Impermanent are conditioned things; it is their nature to arise and fall; having arisen they cease; their complete stilling is happiness.
The following day we were at the corner of the same street when the funeral procession came past. Drums and horanawa (sri lankan oboe) accommpanied the procession and the mourners formed a wailing chain holding on to the white funeral car and each other.

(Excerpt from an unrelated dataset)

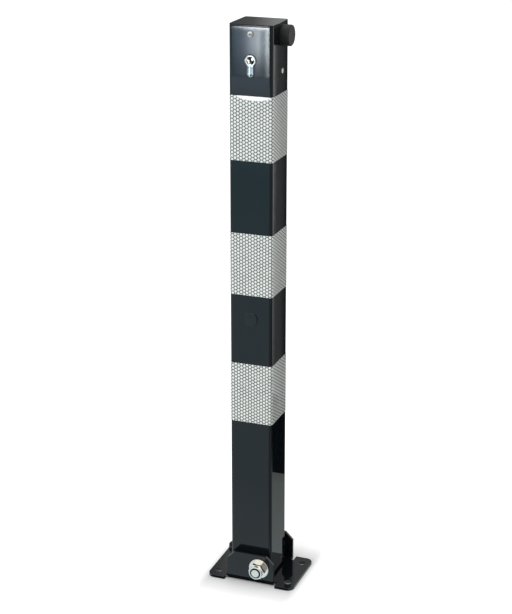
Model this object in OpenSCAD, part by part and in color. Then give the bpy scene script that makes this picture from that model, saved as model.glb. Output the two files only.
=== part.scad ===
// Fold-down parking post. A square steel tube stands in a folded floor bracket and swings on one
// cross bolt, to lie flat beside it. A half cylinder lock in the head drives a long rod down the
// tube into a keeper on the bracket.
// Millimetres. The origin is the centre of the four floor holes, on the bracket's underside.
// +Z is up, -Y is the lock face, and +X is the side that the post folds towards.

/* [Post] */
// Width of the square tube, side to side
post_w = 70; // [68:1:90]
// Depth of the square tube, front to back
post_d = 70; // [66:1:90]
// Wall of the square tube
post_wall = 3; // [2:0.5:4]
// Outside corner radius of the square tube
post_r = 5; // [4.5:0.5:8]
// Height from the ground to the top of the cap
total_h = 918; // [800:1:1100]
// How far the tube stands to the left of the centre of the floor holes
post_offset = 4; // [0:0.5:6]
// Gap under the tube's end, which stands on the bracket
foot_gap = 0.3; // [0.2:0.1:1]

/* [Floor bracket] */
// Thickness of the folded plate
plate_t = 5; // [4:0.5:6]
// Inside radius of the folds
bend_r = 3; // [2:0.5:5]
// Gap between the tube's face and the upright beside it
ear_gap = 10; // [8:0.5:14]
// How far the uprights reach past the tube's half width, from the bracket's centre
ear_margin = 5.5; // [4:0.5:10]
// Height of the uprights above the ground
ear_h = 52.5; // [50:0.5:70]
// Cut at the uprights' top corners
ear_chamfer = 13; // [4:0.5:16]
// Length of the feet past the uprights, left and right
foot_l = 34.5; // [30:0.5:60]
// How far the feet reach past the outer face of the uprights
foot_lip = 4.5; // [2:0.5:12]
// Corner radius of the feet
foot_r = 12; // [6:1:14]
// Width of the relief cuts beside the uprights
relief_w = 3.5; // [2:0.5:6]
// How far the relief cuts reach past the start of the fold
relief_reach = 2; // [1:0.5:4]
// Height of the rear wall at its left end
wall_end_h = 12; // [10:1:30]
// Slope of the rear wall's left end
wall_slope = 45; // [40:1:70]
// Floor hole
anchor_d = 12; // [9:0.5:14]
// Floor hole to the end of the foot
anchor_in_x = 14; // [12:0.5:20]
// Floor hole to the front or rear edge of the foot
anchor_in_y = 19.5; // [18:0.5:24]

/* [Pivot] */
// Pivot bolt, across its shank
bolt_d = 16; // [12:1:16]
// Play of the bolt in the uprights
bolt_play = 1; // [0.5:0.1:2]
// Radial clearance of the sleeve on the bolt
pivot_fit = 0.1; // [0.05:0.01:0.1]
// Height of the pivot above the ground
pivot_h = 30; // [28:1:31]
// Tube's right face to the pivot
pivot_side = 15; // [13:0.5:17]
// Hexagon of the bolt and nut, across the flats
hex_af = 24; // [21:1:26]
// Height of the bolt's head
head_h = 10; // [7:0.5:12]
// Height of the nut with its collar
nut_h = 16; // [13:0.5:18]
// Height of the nut's round collar
collar_h = 4.5; // [3:0.5:6]
// Outside diameter of the nut's round collar
collar_d = 22.5; // [20:0.5:24]
// How far the bolt's end stands out of the nut
bolt_tip = 2; // [1:0.5:6]
// Outside diameter of the washers
washer_d = 34; // [28:1:36]
// Thickness of the washers
washer_t = 3; // [2:0.5:4]
// Outside diameter of the sleeve welded through the tube
sleeve_d = 24; // [21:1:28]
// How far the sleeve stands out of the tube's faces
sleeve_out = 1; // [0.5:0.5:3]
// Outside diameter of the spacers between tube and uprights
spacer_d = 28; // [24:1:32]

/* [Reflective bands] */
// Height of one band
band_h = 100; // [50:5:120]
// Top of the cap to the top edge of the first band
band_drop = 107; // [100:1:140]
// Distance from one band to the next
band_pitch = 215; // [150:1:220]
// Thickness of the tape
tape_t = 0.4; // [0.2:0.1:1]
// Open seam of each band on the rear face
tape_seam = 0.8; // [0.4:0.1:3]

/* [Cap] */
// Thickness of the cap
cap_t = 3; // [2:0.5:5]
// Seam between the cap and the tube
cap_seam = 0.3; // [0.2:0.1:0.6]
// Width of the cap's inner tabs
tab_w = 24; // [16:1:32]
// Thickness of the cap's inner tabs
tab_t = 3; // [2:0.5:4]
// Top of the cap to its screw
cap_screw_drop = 14.5; // [10:0.5:16]
// Cap screw, across its thread
cap_screw_d = 5; // [4:0.5:6]
// Head of the cap screw
cap_head_d = 9.5; // [8:0.5:11]
// Height of the cap screw's head
cap_head_h = 2.8; // [2:0.2:3.6]
// Length of the cap screw under its head
cap_screw_l = 12; // [8:1:16]

/* [Lock cylinder] */
// Top of the cap to the middle of the plug
lock_drop = 53.5; // [45:0.5:60]
// Diameter of the cylinder's round part
cyl_d = 17; // [17:0.5:18]
// Width of the cylinder's flat part
web_w = 10; // [10:0.5:11]
// Overall height of the cylinder's profile
cyl_h = 33; // [33:0.5:35]
// Front of the cylinder to its fixing screw
cyl_front = 45; // [40:5:45]
// Fixing screw to the rear of the cylinder
cyl_back = 10; // [9:0.5:12]
// How far the cylinder stands out of the tube
cyl_proud = 1.5; // [0.5:0.5:4]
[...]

The task of composing without a piano was always going to be the biggest challenge of my residency. I have brought a selection of things with me to allow alternative ways of assembling, devising and playing back sound – my Zoom H4n hendheld recorder, a stereo pair of hydrophones and some miniature loudspeakers. I’ve also brought a make-your-own musical box roll device. I ordered this online about ten years ago and haven’t so far found the opportunity to use it. I think it is going to be just the thing for composing miniature wave pieces. Since arriving in Hikkaduwa I’ve also aquired a traditional wooden flute and a bell from Lal at the Elephant Foot drum shop.
Yesterday I recorded the sound of the waves crashing on the beach a few yards from the hotel and today I took my hydrophones for their first outing and recorded the sounds under the waves. Thanks to Lorna Rees and Kyna Hodges for their photographs.